Somebody who is in your building, is doing work under your direction, and has not been told they are fired hasn't been fired. A judge in court for the lost wages would laugh you out of the room if you tried a "well but actually, the system..." argument in that situation.

...you never know these days if you are talking to someone on the Internet who believes "code is law".

  • Judges, taken as a whole, tend to believe that law is law.

    • I had a similar situation where it was proven that law is law while contracting at nab, a bank in Australia, years ago.

      - When I first started, it took months to get me added to the project phase to bill my time.

      - When I was finally added, I couldn't bill it because that project phase was over

      - Then a few months to find a solution, then I was asked to bill to the new project phase

      - I couldn't bill my old time to the new project phase as it wasn't running in the time I first started.

      The bank kept promising they'd work out a way for me together compensated for the time. They continued to do this after I ended the contract.

      I kept chasing them, and they went quiet. Then they said they weren't paying me for the time I worked because I hadn't entered my time correctly, then blamed me for walking out the door before I'd been paid the money they owed.

      I called a lawyer. nab responded as above. The lawyer told nab that Australian law doesn't care about their billing system - mentioning the specific law helped.

      They paid all the money a week later. I should have asked for costs and interest too, but oh well.

Somebody who is in your building, is doing work under your direction, and has not been told they are fired hasn't been fired.
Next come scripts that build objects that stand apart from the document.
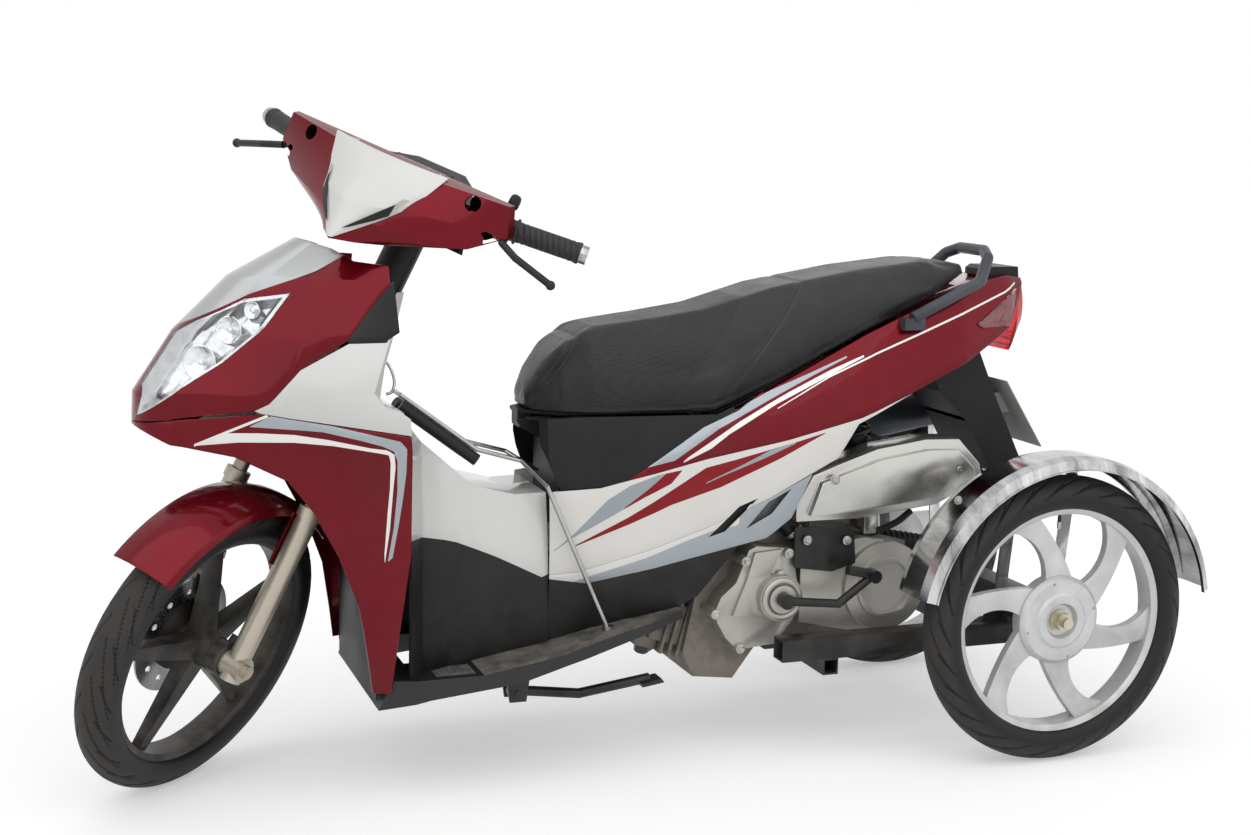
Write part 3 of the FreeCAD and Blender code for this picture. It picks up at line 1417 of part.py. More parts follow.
# ---------------------------------------------------------------- all pieces
PIECES = (
    ("main_frame", main_frame), ("front_shield", front_shield), ("nose_cowl", nose_cowl),
    ("nose_panel", nose_panel), ("headlight_lenses", headlight_lenses),
    ("headlight_bowls", headlight_bowls), ("leg_cover", leg_cover),
    ("tunnel_sides", tunnel_sides), ("glove_pockets", glove_pockets),
    ("inner_liner", inner_liner), ("floorboard", floorboard), ("side_covers", side_covers),
    ("side_fins", side_fins), ("lower_sides", lower_sides), ("seat_skirt", seat_skirt),
    ("tail_cover", tail_cover), ("tail_lamps", tail_lamps), ("tail_light", tail_light),
    ("tail_trim", tail_trim), ("grab_rail", grab_rail),
    ("rear_mudguard", rear_mudguard), ("number_plate", number_plate),
    ("engine_block", engine_block), ("crank_cover", crank_cover), ("belt_cover", belt_cover),
    ("air_box", air_box), ("exhaust", exhaust), ("shock_absorber", shock_absorber),
    ("kick_lever", kick_lever), ("engine_bracket", engine_bracket), ("kit_frame", kit_frame),
    ("rear_axle", rear_axle), ("rear_fenders", rear_fenders), ("carrier_rack", carrier_rack),
    ("rack_pads", rack_pads),
    ("stand_bracket", stand_bracket), ("side_stand", side_stand),
    ("storage_tub", storage_tub),
    ("seat_pan", seat_pan), ("seat_cushion", seat_cushion),
    ("fork_stem", fork_stem), ("fork_legs", fork_legs), ("speedometer_drive", speedometer_drive),
    ("front_fender", front_fender), ("brake_caliper", brake_caliper), ("handlebar", handlebar),
    ("grips", grips), ("levers", levers), ("bar_cover", bar_cover), ("rear_cover", rear_cover),
    ("visor", visor),
    ("front_rim", lambda: at_front(front_rim())), ("front_tyre", lambda: at_front(tyre())),
    ("front_disc", lambda: at_front(front_disc())),
    ("rear_rim_left", lambda: at_rear(rear_rim(), 1)),
    ("rear_tyre_left", lambda: at_rear(tyre(), 1)),
    ("rear_rim_right", lambda: at_rear(rear_rim(), -1)),
    ("rear_tyre_right", lambda: at_rear(tyre(), -1)),
)

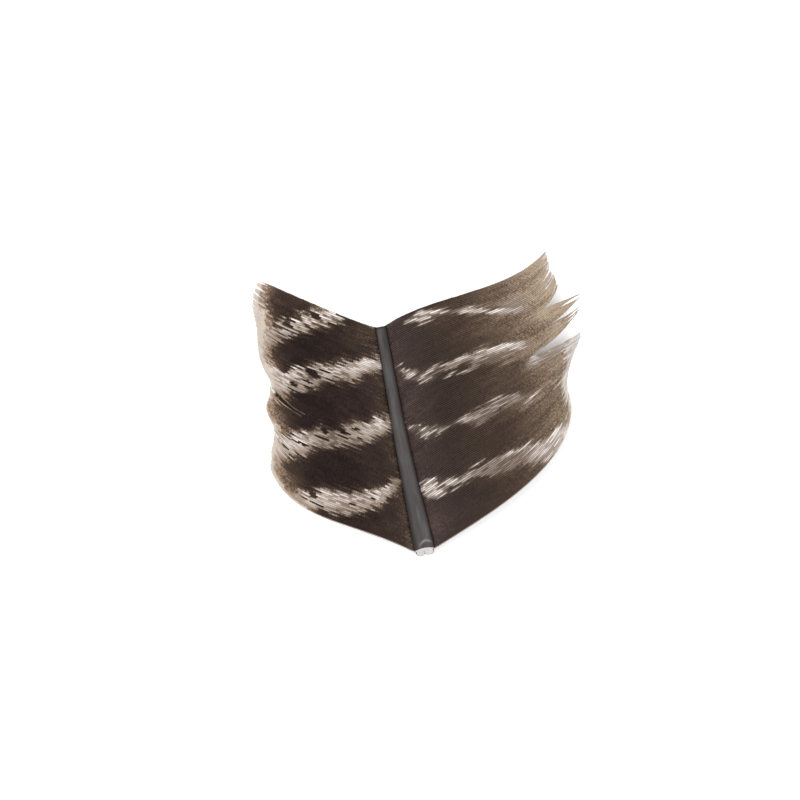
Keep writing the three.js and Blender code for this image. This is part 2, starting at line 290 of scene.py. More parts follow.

They might be, or might not be. Constructive dismissal is a thing.

  • No, being fired is when a person with authority tells you you're dismissed; it's an active and explicit form of dismissal.

    Constructive dismissal is dismissal, for all intents and purposes, without being fired.

    • Constructive dismissal is treated as "you quit, but you quit because the conditions imposed on you were such that you had no choice, and we will treat that as the company firing you rather than you voluntarily choosing to quit".